There is already a large literature on the topic of the relationship between violence and religion, and a subset of that focuses on Islam. In Violence in the Name of God: The Militant Jihadist Response to Modernity, Joel Hodge shows that he has read that literature thoroughly and he interacts with it at a high level of sophistication, utilizing his deep familiarity with René Girard’s mimetic theory to introduce a distinctive approach. Hodge focuses on three main subjects: modernity, victimhood identity, and an idolatrous understanding of God. Regarding modernity, the author argues that the secularization of the modern West, along with the legacies of colonialism, have produced a toxic brew against which some persons within the Muslim world have reacted in a psychologically unbalanced way. To the extent that the West has desacralized public life, privatized religion, liberated women from sexism, and unleashed the sexual revolution, these aspects of the contemporary scene are experienced as a direct assault on the traditional Muslim worldview.
Given the immense reach of Western culture and its spread around the world, the West has been perceived as an existential threat by many thinkers and leaders in the Muslim world, who have sought to foment a reaction against this threat. The key Girardian concept here is “rivalry,” placed now on what Girard called a “planetary scale.” There is within the logic of rivalry an in-built tendency to escalate to the extremes, which means to justify any and all violence that is carried out in the cause of re-sacralizing the world. As many commentators on Christian fundamentalism have pointed out, that is a modern phenomenon that arose in reaction to theological liberalism. Hodge is analyzing, at great depth, the parallel phenomenon of Muslim fundamentalism, which is not only a war of ideas within the Muslim world, but also a literal war with weapons between the extremists in the Muslim world and the representatives of the West.
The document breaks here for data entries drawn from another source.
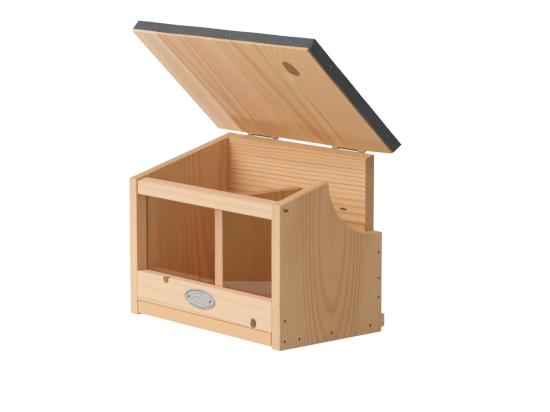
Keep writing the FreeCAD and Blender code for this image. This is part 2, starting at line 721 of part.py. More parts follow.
def make_hinges():
    box_face = f"{REAR} + Sizes.hinge_leaf"
    lid_face = f"{LID_BACK} + Sizes.hinge_leaf"
    box_screws = []
    lid_screws = []
    for side, sign in (("left", "-"), ("right", "")):
        middle = f"{sign}Sizes.hinge_reach + Sizes.hinge_shift"
        put(make_leaf(f"hinge_{side}_box_leaf", for_lid=False), middle, PIVOT_Y, PIVOT_Z)
        on_lid(make_leaf(f"hinge_{side}_lid_leaf", for_lid=True), middle)
        make_pin(f"hinge_{side}_pin", middle)
        for end, way in (("outer", "-"), ("inner", "+")):
            x = f"{middle} {way} Sizes.screw_reach"
            z = f"{PIVOT_Z} - Sizes.box_screw_drop"
            box_screws.append(make_screw(f"box_screw_{side}_{end}", x, box_face, z))
            z = "Sizes.lid_screw_rise"
            lid_screws.append(make_screw(f"lid_screw_{side}_{end}", x, lid_face, z))
    group("hinge_screws_box", box_screws)
    on_lid(group("hinge_screws_lid", lid_screws))


# The whole box

make_side_panel("side_panel_left", right=False)
make_side_panel("side_panel_right", right=True)
make_back_board()
make_floor_board()
make_front_apron()
make_front_rail()
make_divider()
make_window_pane()
make_battens()
make_panel_nails("panel_nails_left", right=False)
make_panel_nails("panel_nails_right", right=True)
make_divider_nails()
make_batten_nails()
make_staples()
make_badge()
make_lid_board("lid_board_left", f"-({LID_HALF})", "Sizes.lid_joint_left")
make_lid_board("lid_board_middle", "Sizes.lid_joint_left", "Sizes.lid_joint_right")
make_lid_board("lid_board_right", "Sizes.lid_joint_right", BOARDS_RIGHT, trimmed=True)
make_roof_sheet()
make_tacks()
make_hinges()
doc.recompute()

PARTS = [
    "side_panel_left", "side_panel_right", "back_board", "floor_board", "front_apron", "front_rail",
    "divider_board", "window_pane", "rear_batten_lower", "rear_batten_upper", "panel_nails_left",
    "panel_nails_right", "divider_nails", "batten_nails", "batten_staples", "badge_plate", "badge_pins",
    "lid_board_left", "lid_board_middle", "lid_board_right", "roof_sheet", "roof_tacks_front",
    "roof_tacks_left", "roof_tacks_right", "hinge_left_box_leaf", "hinge_right_box_leaf",
    "hinge_left_lid_leaf", "hinge_right_lid_leaf", "hinge_left_pin", "hinge_right_pin",
    "hinge_screws_box", "hinge_screws_lid",
]

for item in doc.Objects:
    if "Invalid" in item.State or "Error" in item.State:
        raise RuntimeError(f"{item.Label}: {item.State}")

os.makedirs("parts", exist_ok=True)
for label in PARTS:
    shape = doc.getObjectsByLabel(label)[0].Shape
    if shape.isNull() or not shape.isValid():
        raise RuntimeError(f"{label}: no valid shape")
    shape.exportStep(f"parts/{label}.step")
    box = shape.BoundBox
    print(
        f"{label}: {len(shape.Solids)} solid(s), {shape.Volume / 1000:.2f} cm3, "
        f"X {box.XMin:.1f} to {box.XMax:.1f}, Y {box.YMin:.1f} to {box.YMax:.1f}, "
        f"Z {box.ZMin:.1f} to {box.ZMax:.1f}"
    )
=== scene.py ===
# %% [markdown]
# # A feeding box of pine, with a lid that stands open
# This lesson dresses a finished construction model: a small pine box with a clear window, and a lid
# covered with folded sheet metal. The construction model already has every board, nail and hinge in
# its place, so the lesson is mostly about finishes, and about the few pieces whose shape is softer
# than a construction model shows: the folded sheet, the eased lid boards and the oval plate.

import json
from math import cos, exp, pi, radians, sin

import bpy
from mathutils import Euler, Matrix, Vector

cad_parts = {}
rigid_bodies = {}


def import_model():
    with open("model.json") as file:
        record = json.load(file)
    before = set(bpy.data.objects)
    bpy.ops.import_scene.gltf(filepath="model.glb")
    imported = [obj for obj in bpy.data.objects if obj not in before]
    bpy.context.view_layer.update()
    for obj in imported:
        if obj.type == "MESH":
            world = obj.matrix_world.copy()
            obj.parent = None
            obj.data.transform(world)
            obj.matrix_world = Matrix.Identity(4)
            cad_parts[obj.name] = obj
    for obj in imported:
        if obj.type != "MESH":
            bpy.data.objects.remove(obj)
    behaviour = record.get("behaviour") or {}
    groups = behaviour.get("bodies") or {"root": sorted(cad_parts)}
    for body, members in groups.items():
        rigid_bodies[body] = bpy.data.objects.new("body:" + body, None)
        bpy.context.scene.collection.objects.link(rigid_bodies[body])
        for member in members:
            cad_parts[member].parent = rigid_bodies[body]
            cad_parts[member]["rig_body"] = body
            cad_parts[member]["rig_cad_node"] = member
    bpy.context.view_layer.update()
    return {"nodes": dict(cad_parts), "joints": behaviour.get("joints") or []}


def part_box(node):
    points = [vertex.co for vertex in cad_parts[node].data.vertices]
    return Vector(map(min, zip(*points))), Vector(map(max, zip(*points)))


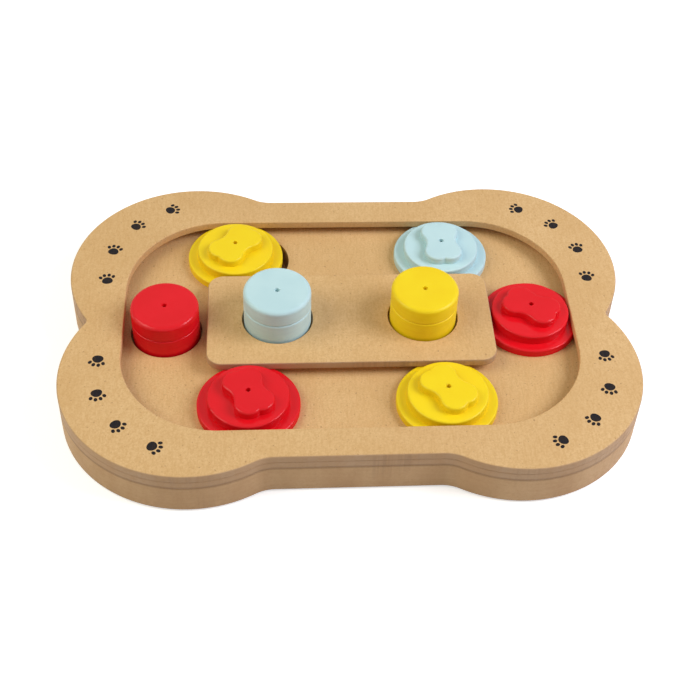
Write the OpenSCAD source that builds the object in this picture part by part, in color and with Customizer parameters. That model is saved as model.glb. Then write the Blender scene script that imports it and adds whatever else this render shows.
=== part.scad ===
// Bone-shaped dog puzzle feeder: a laminated wooden board with a loop track,
// five captive sliders over treat pockets and three lift-out pegs.
// Units are millimetres. X runs along the bone, +Z is up, and the feet stand on Z = 0.

/* [Board] */
// Length of the bone over its lobes
board_length = 310; // [290:1:340]
// Radius of each of the four round lobes
lobe_radius = 69; // [66:0.5:72]
// Distance of each lobe's centre from the long axis
lobe_offset = 39.2; // [38:0.1:42]
// How far the straight middle lies inside the lobes at each side
waist_dip = 11.3; // [8:0.1:14]
// Radius of the hollow blend between a lobe and the straight side
blend_radius = 20; // [10:1:30]
// Radius of the cutter that leaves the notch between two lobes
notch_radius = 3; // [1.5:0.5:6]

/* [Sheets] */
// Thickness of the base board that the treat pockets are cut in
base_thickness = 17; // [15:0.5:22]
// Thickness of the spacer sheet that makes room for the flanges
spacer_thickness = 5; // [4.2:0.1:7]
// Thickness of the top sheet with the rim and the island plate
top_thickness = 4.5; // [3:0.1:6]

/* [Track] */
// Length of the island plate
island_length = 156.4; // [140:0.2:162]
// Width of the island plate
island_width = 67.4; // [60:0.2:70]
// Corner radius of the island plate
island_corner = 8.5; // [7:0.5:12]
// Width of the slot between the island plate and the rim
slot_width = 45; // [43.5:0.1:46]
// How far each lip hangs over the channel
lip = 5.25; // [4.5:0.05:6]

/* [Sliders] */
// Play of the flange at each side of the channel
flange_play = 0.75; // [0.4:0.05:1]
// Play of the guide disc at each side of the slot
guide_play = 1; // [0.5:0.05:1.5]
// Height left free between a flange and the lips
flange_headroom = 0.5; // [0.3:0.05:0.8]
// Thickness of the guide disc
guide_thickness = 5.5; // [5:0.1:6.5]
// Thickness of the bone knob
knob_thickness = 4.5; // [3.5:0.1:6]
// Radius of each end lobe of the knob
knob_lobe_radius = 7.4; // [7:0.1:7.8]
// Half the length between the knob's lobe centres
knob_reach = 8.2; // [7.8:0.1:8.8]
// Half the width between the knob's lobe centres
knob_spread = 3.4; // [3:0.1:3.8]
// Half the width of the knob's waist
knob_waist = 8.8; // [8:0.1:9.2]

/* [Slider places] */
// Far left slider, from the middle line of the left run
far_left_set = 37.3; // [28:0.1:73]
// Far right slider, from the middle line of the right run
far_right_set = 45.2; // [39:0.1:73]
// Right slider, from the middle line of the far run
right_set = 52.9; // [40:0.1:73]
// Near right slider, from the middle line of the right run
near_right_set = 52.3; // [39:0.1:73]
// Near left slider, from the middle line of the left run
near_left_set = 45; // [28:0.1:73]
// Turn of the far left knob
far_left_turn = 50; // [0:1:180]
// Turn of the far right knob
far_right_turn = 93; // [0:1:180]
// Turn of the right knob
right_turn = 149; // [0:1:180]
// Turn of the near right knob
near_right_turn = 127; // [0:1:180]
// Turn of the near left knob
near_left_turn = 113; // [0:1:180]

/* [Pegs] */
// Diameter of a peg
peg_diameter = 36.6; // [34:0.2:37]
// Thickness of a peg's upper disc
peg_upper = 10; // [8:0.5:12]
// Thickness of a peg's lower disc
peg_lower = 16; // [13:0.5:18]
// Radial play of a peg in its hole
peg_play = 1; // [0.5:0.1:1.5]
// Depth of the seat that the track peg stands in
track_seat = 5.5; // [4:0.5:7]
// Distance of each island peg from its end of the island plate
peg_inset = 38.2; // [34:0.2:42]

/* [Treat pockets] */
// Diameter of a pocket under a slider
pocket_diameter = 42; // [36:1:43]
// Depth of every pocket and well in the base board
pocket_depth = 11.5; // [8:0.5:12]
// Distance of the far and near pockets from the middle line of the end runs
pocket_inset = 46.7; // [42:0.1:52]
// Diameter of the treat well under a peg
well_diameter = 30; // [24:1:32]

/* [Centre holes] */
// Diameter of the small hole in the middle of each knob and peg
centre_hole = 2.6; // [2:0.1:3.5]

/* [Feet] */
// Diameter of a non-slip foot
foot_diameter = 14; // [10:1:18]
// Thickness of a foot
foot_thickness = 2; // [1.5:0.1:2.5]
// How far a foot stands out of the underside
foot_proud = 1; // [0.6:0.1:1.2]

/* [Hidden] */
$fn = 96;
cut = 1; // overrun of a cut past the face it opens

// heights
base_bottom = foot_proud;
track_floor = base_bottom + base_thickness;
lip_underside = track_floor + spacer_thickness;
board_top = lip_underside + top_thickness;
well_floor = track_floor - pocket_depth;

// plan of the board
lobe_x = board_length / 2 - lobe_radius;
waist_y = lobe_offset + lobe_radius - waist_dip;
blend_y = waist_y + blend_radius;
blend_x = lobe_x - sqrt(pow(lobe_radius + blend_radius, 2) - pow(blend_y - lobe_offset, 2));
notch_x = lobe_x + sqrt(pow(lobe_radius + notch_radius, 2) - pow(lobe_offset, 2));

// plan of the track
rim_length = island_length + 2 * slot_width;
rim_width = island_width + 2 * slot_width;
rim_corner = island_corner + slot_width;
track_x = (island_length + slot_width) / 2;
track_y = (island_width + slot_width) / 2;
peg_spacing = island_length / 2 - peg_inset;
pocket_spacing = track_x - pocket_inset;

// sliders
flange_thickness = spacer_thickness - flange_headroom;
flange_radius = slot_width / 2 + lip - flange_play;
guide_radius = slot_width / 2 - guide_play;
guide_bottom = track_floor + flange_thickness;
knob_bottom = guide_bottom + guide_thickness;
knob_hollow = (pow(knob_reach, 2) + pow(knob_waist - knob_spread, 2) - pow(knob_lobe_radius, 2))
              / (2 * (knob_lobe_radius - (knob_waist - knob_spread)));
flange_edge = 0.6;
guide_edge = 0.9;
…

Regarding victimhood identity, the author summarizes Girard’s historical account of the rise of “concern for victims” in the Abrahamic tradition, and notes that this can be very easily used as a pretext for engaging in violence against “victimizers” in defense of “victims.” As Girard said, “The victims most interesting to us are those who allow us to condemn our neighbors; and our neighbors do the same.” The current fashion is for people to be “atrocity collectors,” selectively compiling a list in one’s head of all of the slain who belong to one’s own tradition. It is now, within modernity, a necessity for all political actors to claim that their actions are justified as a defense of victims, and the irony of victimizing others on that basis is a thought that the most radicalized persons cannot entertain without having their ideology implode.
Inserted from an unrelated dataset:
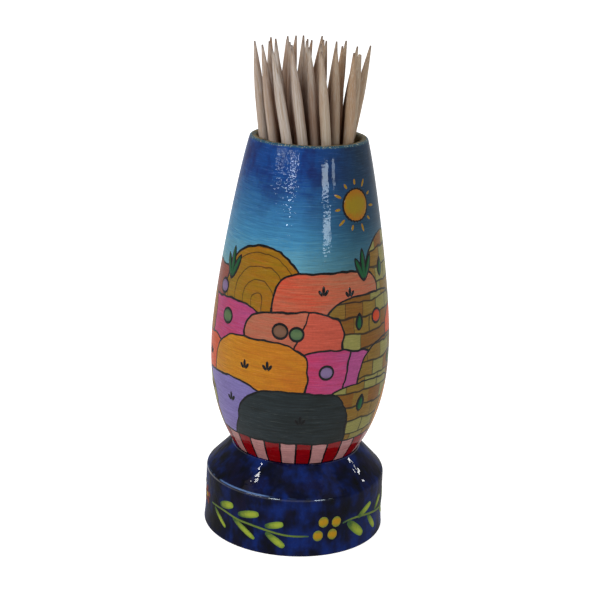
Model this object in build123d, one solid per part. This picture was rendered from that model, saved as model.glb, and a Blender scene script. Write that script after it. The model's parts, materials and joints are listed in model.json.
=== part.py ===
from build123d import *
import os
from math import cos, radians, sin, sqrt

# Open toothpick holder: a turned wooden cup glued by its tenon into a turned foot, and filled
# with loose toothpicks that stand on the floor of the bore and fan out at the mouth.
# Millimetres. +Z is up, and the origin is the centre of the foot's underside.

# ---- driving dimensions: the foot ----
FOOT_HEIGHT = 19.1          # table to the land that the cup sits on
FOOT_DIAMETER = 39.7        # the straight side, just under the shoulder
FOOT_FLARE = 0.3            # how far the bottom edge stands out past the side
FLARE_HEIGHT = 5.0          # the side starts to flare this far above the table
SHOULDER_HEIGHT = 13.2      # table to the corner between the side and the bevel
SHOULDER_ROUND = 1.4        # radius on that corner
EDGE_ROUND = 0.5            # radius on the bottom edge
SEAM_REVEAL = 0.3           # ring of the foot's land left showing round the cup

# ---- driving dimensions: the cup ----
CUP_HEIGHT = 68.9           # seat to rim
SEAT_DIAMETER = 27.8        # outside of the cup where it meets the foot
SEAT_ANGLE = 33.0           # lean of the outside wall from upright, at the seat
SEAT_CURVE_LENGTH = 11.0    # reach of the curve that leaves the seat
SEAT_ROUND = 0.4            # radius on the cup's bottom edge
BELLY_DIAMETER = 39.0       # widest point
BELLY_HEIGHT = 23.6         # seat to the widest point
BELLY_LENGTH_BELOW = 4.0    # reach of the upright stretch under the widest point
BELLY_LENGTH_ABOVE = 10.1   # reach of the upright stretch over it
RIM_DIAMETER = 24.9         # outside of the mouth
RIM_ANGLE = 16.4            # inward lean of the outside wall, at the rim
RIM_CURVE_LENGTH = 7.1      # reach of the curve that arrives at the rim
LIP_WALL = 1.55             # wall thickness at the mouth
LIP_FLAT = 0.45             # flat left on top of the lip, between its two rounded edges
BORE_DEPTH = 45.0           # rim to the flat floor of the drilled bore
BORE_CORNER = 0.8           # radius between the bore's wall and its floor

# ---- driving dimensions: the tenon joint between the two ----
TENON_DIAMETER = 13.0
TENON_LENGTH = 9.0
TENON_CHAMFER = 0.8
GLUE_GAP = 0.05             # radial room for glue round the tenon
GLUE_WELL = 0.5             # room for glue under the tenon

# ---- driving dimensions: the toothpicks ----
PICK_DIAMETER = 2.1
PICK_LENGTH = 65.0
LENGTH_SPREAD = 0.4         # toothpicks of one box differ by this much either way
LENGTH_TURN = 292.0         # degrees of the sine that their lengths follow, from place to place
POINT_LENGTH = 12.0         # length of each sharpened end
NOSE_LENGTH = 2.6           # the last, steeper stretch of a point
NOSE_DIAMETER = 1.24        # where the steeper stretch starts
TIP_DIAMETER = 0.34         # the blunt end of a point
SNAPPED_LENGTH = 1.6        # how much of the point is gone from the snapped toothpick
SNAP_ANGLE = 12.0           # slope of the break

# ---- driving dimensions: how the toothpicks stand ----
PICK_GAP = 0.1              # least room between neighbours at the waist of the bundle
MOUTH_GAP = 0.05            # room between the outermost toothpick and the lip
FLOOR_GAP = 0.1             # room under the tips
WAIST_HEIGHT = 17.0         # floor of the bore to the narrowest place of the bundle
MOUTH_SPREAD = 1.22         # the bundle is at least this many times wider at the mouth
SPIRAL_START = 1.3          # steps left out at the centre of the spiral
SPIRAL_TIGHTNESS = 0.6105   # spiral step over the least distance between neighbours
FIRST_AZIMUTH = 220.0       # where round the axis the spiral starts
WOBBLE = 0.006              # slope by which each toothpick strays from an even fan
WOBBLE_TURN = 275.0         # degrees between the directions that neighbours stray in
TAKEN_PLACES = (15, 23, 28)  # places of the spiral whose toothpicks have been used
SNAPPED_PLACE = 26          # place of the toothpick with a snapped point

GOLDEN_ANGLE = 180.0 * (3.0 - sqrt(5.0))
EDGE_SEARCH = 0.01          # an edge is taken to be at a height that it is this near to

# ---- heights and radii that follow ----
seat_z = FOOT_HEIGHT
belly_z = seat_z + BELLY_HEIGHT
rim_z = seat_z + CUP_HEIGHT
floor_z = rim_z - BORE_DEPTH
waist_z = floor_z + WAIST_HEIGHT

foot_r = FOOT_DIAMETER / 2
seat_r = SEAT_DIAMETER / 2
belly_r = BELLY_DIAMETER / 2
rim_r = RIM_DIAMETER / 2
bore_r = rim_r - LIP_WALL
tenon_r = TENON_DIAMETER / 2
pick_r = PICK_DIAMETER / 2
nose_r = NOSE_DIAMETER / 2
tip_r = TIP_DIAMETER / 2


def make_foot():
    """The turned foot: a drum with a flared bottom edge, a bevel and a mortise."""
    land_r = seat_r + SEAM_REVEAL
    bottom_r = foot_r + FOOT_FLARE
    with BuildPart() as foot:
        with BuildSketch(Plane.XZ) as section:
            with BuildLine():
                Polyline((bottom_r, 0), (0, 0), (0, seat_z), (land_r, seat_z),
                         (foot_r, SHOULDER_HEIGHT), (foot_r, FLARE_HEIGHT))
                TangentArc((foot_r, FLARE_HEIGHT), (bottom_r, 0), tangent=(0, -1))
            make_face()
            shoulder = section.vertices().sort_by_distance((foot_r, SHOULDER_HEIGHT))[0]
            fillet(shoulder, SHOULDER_ROUND)
            bottom_edge = section.vertices().sort_by_distance((bottom_r, 0))[0]
            fillet(bottom_edge, EDGE_ROUND)
        revolve(axis=Axis.Z)
        mortise_depth = TENON_LENGTH + GLUE_WELL
        with Locations((0, 0, seat_z)):
            Cylinder(tenon_r + GLUE_GAP, mortise_depth,
                     align=(Align.CENTER, Align.CENTER, Align.MAX), mode=Mode.SUBTRACT)
    return foot.part


def make_cup():
    """The turned cup: a full belly under a long neck, a tenon below and a drilled bore."""
    seat_lean = radians(SEAT_ANGLE)
    rim_lean = radians(RIM_ANGLE)
    with BuildPart() as cup:
        with BuildSketch(Plane.XZ) as section:
            with BuildLine():
                Polyline((0, rim_z), (0, seat_z), (seat_r, seat_z))
                Bezier((seat_r, seat_z),
                       (seat_r + SEAT_CURVE_LENGTH * sin(seat_lean),
                        seat_z + SEAT_CURVE_LENGTH * cos(seat_lean)),
                       (belly_r, belly_z - BELLY_LENGTH_BELOW),
                       (belly_r, belly_z))
                Bezier((belly_r, belly_z),
                       (belly_r, belly_z + BELLY_LENGTH_ABOVE),
                       (rim_r + RIM_CURVE_LENGTH * sin(rim_lean),
                        rim_z - RIM_CURVE_LENGTH * cos(rim_lean)),
                       (rim_r, rim_z))
                Line((rim_r, rim_z), (0, rim_z))
            make_face()
            bottom_edge = section.vertices().sort_by_distance((seat_r, seat_z))[0]
            fillet(bottom_edge, SEAT_ROUND)
        revolve(axis=Axis.Z)
        with Locations((0, 0, seat_z)):
            Cylinder(tenon_r, TENON_LENGTH, align=(Align.CENTER, Align.CENTER, Align.MAX))
        tenon_end = cup.edges().filter_by(GeomType.CIRCLE).sort_by(Axis.Z)[0]
        chamfer(tenon_end, TENON_CHAMFER)
        with Locations((0, 0, rim_z)):
            Cylinder(bore_r, BORE_DEPTH, align=(Align.CENTER, Align.CENTER, Align.MAX),
                     mode=Mode.SUBTRACT)
        circles = cup.edges().filter_by(GeomType.CIRCLE)
        lip = circles.filter_by_position(Axis.Z, rim_z - EDGE_SEARCH, rim_z + EDGE_SEARCH)
        bore_corner = circles.filter_by_position(Axis.Z, floor_z - EDGE_SEARCH, floor_z + EDGE_SEARCH)
        fillet(lip, (LIP_WALL - LIP_FLAT) / 2)
        fillet(bore_corner, BORE_CORNER)
    return cup.part


def make_toothpick(length):
    """A round toothpick with both ends sharpened, standing on the origin along +Z."""
    with BuildPart() as pick:
        with BuildSketch(Plane.XZ):
            with BuildLine():
                Polyline((0, 0), (tip_r, 0), (nose_r, NOSE_LENGTH), (pick_r, POINT_LENGTH),
                         (pick_r, length - POINT_LENGTH), (nose_r, length - NOSE_LENGTH),
                         (tip_r, length), (0, length), close=True)
            make_face()
        revolve(axis=Axis.Z)
    return pick.part


def snap_off(pick, length):
    """Break the upper point off a toothpick, a little out of square."""
    slope = radians(SNAP_ANGLE)
    break_plane = Plane(origin=(0, 0, length - SNAPPED_LENGTH), z_dir=(sin(slope), 0, cos(slope)))
    return split(pick, bisect_by=break_plane, keep=Keep.BOTTOM)


def stand(place):
    """Foot point and direction of a toothpick, by its place counted from the bundle's centre.

    The toothpicks cross the waist of the bundle on a golden-angle spiral. Each one leans
    sideways in proportion to its distance from the axis, so the bundle is a twisted sheaf:
    its lines never meet, and every toothpick can be drawn out along its own length.
    """
    steps = place - 1
    radius = spiral_step * sqrt(steps + SPIRAL_START)
    azimuth = radians(FIRST_AZIMUTH - steps * GOLDEN_ANGLE)
    waist_x = radius * cos(azimuth)
    waist_y = radius * sin(azimuth)
    stray = radians(steps * WOBBLE_TURN)
    slope_x = twist * waist_y + WOBBLE * cos(stray)
    slope_y = -twist * waist_x + WOBBLE * sin(stray)
    tip_z = floor_z + FLOOR_GAP
    drop = tip_z - waist_z
    foot_point = Vector(waist_x + slope_x * drop, waist_y + slope_y * drop, tip_z)
    return foot_point, Vector(slope_x, slope_y, 1).normalized()


# ---- the bundle: as many places as the bore has room for, and the twist that fans them ----
spiral_step = SPIRAL_TIGHTNESS * (PICK_DIAMETER + PICK_GAP)
mouth_r = bore_r - pick_r - MOUTH_GAP
largest_waist_r = mouth_r / MOUTH_SPREAD
place_count = int((largest_waist_r / spiral_step) ** 2 - SPIRAL_START) + 1
waist_r = spiral_step * sqrt(place_count - 1 + SPIRAL_START)
twist = sqrt((mouth_r / waist_r) ** 2 - 1) / (rim_z - waist_z)

# ---- build and write ----
os.makedirs("parts", exist_ok=True)
solids = {"foot": make_foot(), "cup": make_cup()}
places = [place for place in range(1, place_count + 1) if place not in TAKEN_PLACES]
for number, place in enumerate(places, start=1):
    length = PICK_LENGTH + LENGTH_SPREAD * sin(radians(LENGTH_TURN * place))
    pick = make_toothpick(length)
    if place == SNAPPED_PLACE:
        pick = snap_off(pick, length)
    foot_point, direction = stand(place)
    solids[f"toothpick_{number:02d}"] = Plane(origin=foot_point, z_dir=direction).location * pick

for name, solid in solids.items():
    solid.label = name
    export_step(solid, f"parts/{name}.step")
print(len(solids), "pieces")
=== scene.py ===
import json
from math import atan2, cos, degrees, pi, radians, sin, sqrt

import bpy
import numpy as np
from mathutils import Matrix, Vector, geometry


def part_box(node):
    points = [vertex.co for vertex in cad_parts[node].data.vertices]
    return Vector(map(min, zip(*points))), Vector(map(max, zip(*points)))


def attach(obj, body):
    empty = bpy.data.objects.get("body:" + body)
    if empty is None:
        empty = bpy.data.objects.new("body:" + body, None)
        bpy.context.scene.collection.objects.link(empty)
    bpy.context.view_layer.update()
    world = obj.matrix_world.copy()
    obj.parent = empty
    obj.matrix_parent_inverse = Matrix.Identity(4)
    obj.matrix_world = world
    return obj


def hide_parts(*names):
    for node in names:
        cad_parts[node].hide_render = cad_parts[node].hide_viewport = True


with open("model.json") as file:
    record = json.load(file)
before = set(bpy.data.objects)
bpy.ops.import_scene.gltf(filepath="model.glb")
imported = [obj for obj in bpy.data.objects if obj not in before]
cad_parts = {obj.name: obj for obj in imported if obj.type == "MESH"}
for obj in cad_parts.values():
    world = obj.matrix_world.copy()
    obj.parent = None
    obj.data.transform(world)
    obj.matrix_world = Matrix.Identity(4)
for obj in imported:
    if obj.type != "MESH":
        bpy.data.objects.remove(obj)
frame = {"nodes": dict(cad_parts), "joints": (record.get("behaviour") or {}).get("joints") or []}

# Looks of an open toothpick holder: a turned and painted cup on a turned and painted foot,
# varnished, and filled with birch toothpicks. Sizes are in millimetres unless their line says m,
# angles round the holder are in degrees from its front, and meshes are made in metres.

MM = 0.001
UP = Vector((0, 0, 1))
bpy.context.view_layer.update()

# ---- sizes of the turned pieces, as the solids have them ----
SEAT_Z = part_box("foot")[1].z / MM
RIM_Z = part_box("cup")[1].z / MM
FOOT_RADIUS = 19.85
FOOT_BOTTOM_RADIUS = 20.14
FLARE_Z = 5.0  # the side flares below this
SIDE_Z = 9.0   # a ring of points on the straight side
SHOULDER_Z = 13.2
SHOULDER_ROUND = 1.4
FOOT_EDGE_ROUND = 0.5
LAND_RADIUS = 14.2
LAND_ROUND = 0.3  # the solids leave this edge sharp
MORTISE_RADIUS = 6.55
MORTISE_Z = SEAT_Z - 9.5
SEAT_RADIUS = 13.9
SEAT_LEAN = radians(33.0)
SEAT_REACH = 11.0
SEAT_ROUND = 0.4
BELLY_RADIUS = 19.5
BELLY_Z = SEAT_Z + 23.6
BELLY_REACH_BELOW = 4.0
BELLY_REACH_ABOVE = 10.1
RIM_RADIUS = 12.45
RIM_LEAN = radians(16.4)
RIM_REACH = 7.1
LIP_ROUND = 0.55
BORE_RADIUS = 10.9
BORE_FLOOR_Z = RIM_Z - 45.0
BORE_CORNER = 0.8
TENON_RADIUS = 6.5
TENON_Z = SEAT_Z - 9.0
TENON_CHAMFER = 0.8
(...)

The third major theme, developed toward the end of the book, concerns the “vertical,” the ideas about God that are developed by the jihadists. These ideas fit Girard’s description of idolatry—a humanly generated image of God who commands and justifies violence against all of those who can be labelled as infidels. This phenomenon has clear parallels in Christian history, of course, as in the burning of heretics at the stake or the organization of Crusades to the Holy Land, which is an aspect of the past that is still part of our present. Hodge argues, clearly and convincingly, that the beating heart of jihadism is a particular diseased theology; it is the present reviewer’s belief that the most effective critique of this idolatry will come from Islam’s own leaders. This is a struggle for hearts and minds that needs to be won by the moderates, the irenicists, within the Muslim-majority sphere. A work such as the present book can be read by such moderates and used to provide helpful ideas and strategies. In this sense, the author’s careful avoidance of Christian apologetics in exactly the correct approach to take. The key distinction that can be made in all traditions is between “the sacred,” which foments violence, and “the holy,” which uses forgiveness to break out of the cycle of reciprocal violence.
On a minor note of criticism, the author could have benefitted from including within his research Barry Cooper’s New Political Religions (University of Missouri Press, 2005), which treats the same phenomena, but using the lens of Eric Voegelin’s thought instead of Girard’s. Ruth Stein’s For Love of the Father (Stanford University Press, 2009) is also very thought-provoking, in its psychological analysis of the diseased verticality of the 9/11 hijackers. There is also a substantial literature within Islam itself that seeks to counter jihadist violence by arguing that is based on a perverted interpretation of the Qu’ran. The author could have brought this literature in more fully, but perhaps that will be an agenda for future work.
Overall, this is a superb book, well worth reading by anyone who is interested in developing a deeper understanding of how Muslim extremists can become derailed in the particular way their tradition allows for, and by anyone who wants to see René Girard’s thought applied to the topic of Islamist violence, which Girard treated only briefly before his death in 2015.
Charles K. Bellinger is associate professor of theology and ethics at Brite Divinity School.